Return the first line, the line containing "fine[:, :, 0] *= np.where(z", and every line between them, exactly as they stand.
◆ ◆ ◆
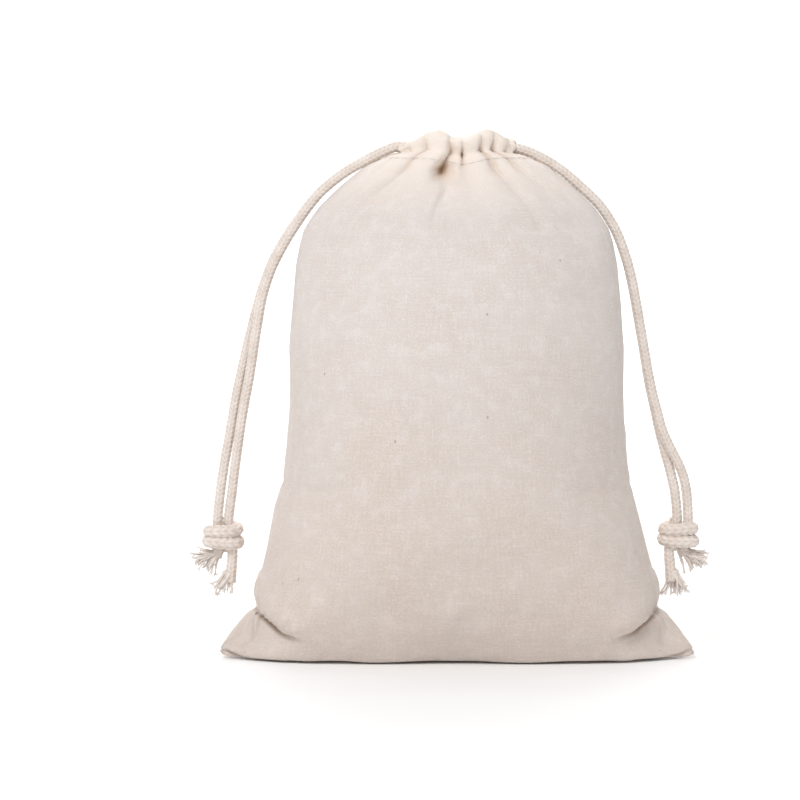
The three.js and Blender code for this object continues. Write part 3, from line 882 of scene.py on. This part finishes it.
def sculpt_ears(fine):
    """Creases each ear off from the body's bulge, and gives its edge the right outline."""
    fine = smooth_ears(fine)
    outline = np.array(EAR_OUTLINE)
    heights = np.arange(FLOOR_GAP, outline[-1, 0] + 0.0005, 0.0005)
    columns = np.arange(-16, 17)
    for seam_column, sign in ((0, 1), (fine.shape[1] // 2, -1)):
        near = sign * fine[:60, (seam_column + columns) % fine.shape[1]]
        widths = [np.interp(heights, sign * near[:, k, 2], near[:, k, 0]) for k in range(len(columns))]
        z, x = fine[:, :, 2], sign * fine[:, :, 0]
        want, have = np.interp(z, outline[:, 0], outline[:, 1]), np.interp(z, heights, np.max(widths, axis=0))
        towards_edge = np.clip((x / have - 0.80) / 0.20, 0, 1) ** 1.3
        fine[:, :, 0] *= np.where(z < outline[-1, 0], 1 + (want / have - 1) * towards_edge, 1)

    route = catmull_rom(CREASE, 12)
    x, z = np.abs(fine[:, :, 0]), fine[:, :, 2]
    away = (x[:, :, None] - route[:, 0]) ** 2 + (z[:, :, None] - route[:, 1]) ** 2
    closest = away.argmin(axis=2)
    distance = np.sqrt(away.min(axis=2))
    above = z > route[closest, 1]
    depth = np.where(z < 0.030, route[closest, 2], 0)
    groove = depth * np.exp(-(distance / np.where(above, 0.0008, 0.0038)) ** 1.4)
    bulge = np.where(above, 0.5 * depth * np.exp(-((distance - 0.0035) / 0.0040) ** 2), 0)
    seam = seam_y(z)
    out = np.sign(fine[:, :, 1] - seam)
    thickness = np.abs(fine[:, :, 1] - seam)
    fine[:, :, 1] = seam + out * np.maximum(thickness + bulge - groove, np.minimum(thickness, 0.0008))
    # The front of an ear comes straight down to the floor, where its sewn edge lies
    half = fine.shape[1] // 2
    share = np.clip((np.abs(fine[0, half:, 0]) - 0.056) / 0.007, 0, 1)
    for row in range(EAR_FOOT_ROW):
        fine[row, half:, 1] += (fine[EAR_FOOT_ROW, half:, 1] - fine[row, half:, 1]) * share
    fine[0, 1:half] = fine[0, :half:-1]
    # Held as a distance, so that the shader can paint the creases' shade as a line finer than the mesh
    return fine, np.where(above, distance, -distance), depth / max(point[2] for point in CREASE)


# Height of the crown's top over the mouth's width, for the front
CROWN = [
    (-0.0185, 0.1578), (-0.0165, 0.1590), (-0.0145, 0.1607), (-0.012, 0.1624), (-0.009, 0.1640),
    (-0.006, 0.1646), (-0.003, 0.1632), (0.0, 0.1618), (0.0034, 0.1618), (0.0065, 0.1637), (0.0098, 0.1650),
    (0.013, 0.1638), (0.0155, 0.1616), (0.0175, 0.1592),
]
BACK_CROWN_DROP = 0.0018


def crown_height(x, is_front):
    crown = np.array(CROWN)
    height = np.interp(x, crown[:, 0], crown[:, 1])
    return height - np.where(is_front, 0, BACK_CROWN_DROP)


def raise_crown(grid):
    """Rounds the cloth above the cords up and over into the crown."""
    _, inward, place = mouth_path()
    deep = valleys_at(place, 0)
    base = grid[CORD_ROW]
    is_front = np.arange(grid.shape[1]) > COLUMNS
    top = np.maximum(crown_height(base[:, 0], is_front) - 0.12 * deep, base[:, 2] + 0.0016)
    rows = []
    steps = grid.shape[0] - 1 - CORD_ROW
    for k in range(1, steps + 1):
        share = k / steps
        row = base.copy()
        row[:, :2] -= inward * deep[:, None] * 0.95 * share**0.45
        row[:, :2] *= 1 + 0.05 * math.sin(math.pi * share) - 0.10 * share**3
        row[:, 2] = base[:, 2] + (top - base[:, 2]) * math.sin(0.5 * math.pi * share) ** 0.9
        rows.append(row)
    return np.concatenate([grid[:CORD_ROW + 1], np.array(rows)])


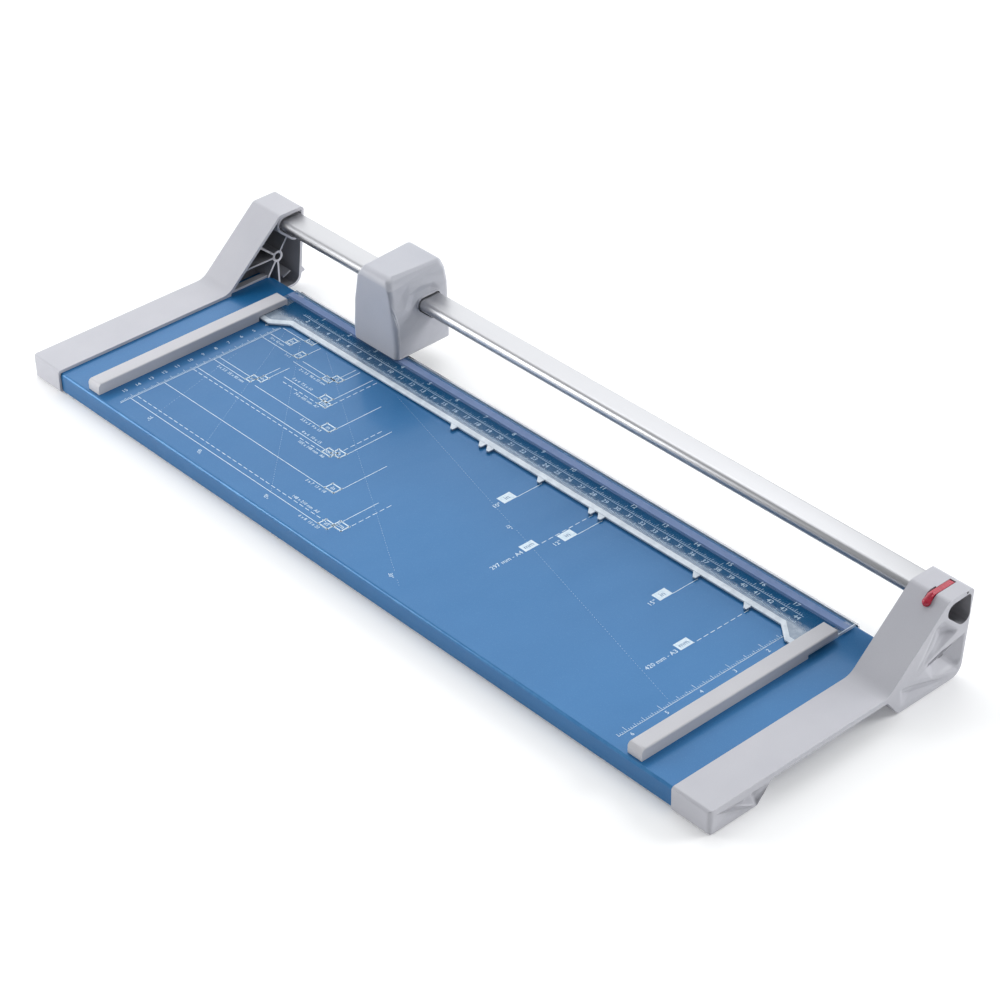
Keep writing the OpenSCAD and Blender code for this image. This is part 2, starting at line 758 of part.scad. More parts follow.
◆ ◆ ◆
* _TASK ANSWER_
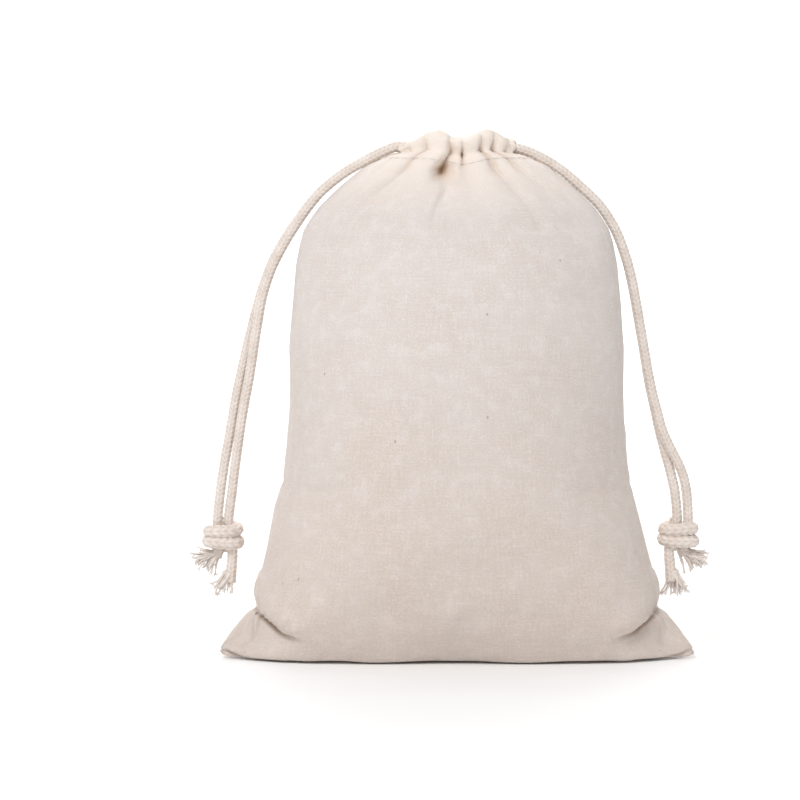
The three.js and Blender code for this object continues. Write part 3, from line 882 of scene.py on. This part finishes it.
def sculpt_ears(fine):
    """Creases each ear off from the body's bulge, and gives its edge the right outline."""
    fine = smooth_ears(fine)
    outline = np.array(EAR_OUTLINE)
    heights = np.arange(FLOOR_GAP, outline[-1, 0] + 0.0005, 0.0005)
    columns = np.arange(-16, 17)
    for seam_column, sign in ((0, 1), (fine.shape[1] // 2, -1)):
        near = sign * fine[:60, (seam_column + columns) % fine.shape[1]]
        widths = [np.interp(heights, sign * near[:, k, 2], near[:, k, 0]) for k in range(len(columns))]
        z, x = fine[:, :, 2], sign * fine[:, :, 0]
        want, have = np.interp(z, outline[:, 0], outline[:, 1]), np.interp(z, heights, np.max(widths, axis=0))
        towards_edge = np.clip((x / have - 0.80) / 0.20, 0, 1) ** 1.3
        fine[:, :, 0] *= np.where(z < outline[-1, 0], 1 + (want / have - 1) * towards_edge, 1)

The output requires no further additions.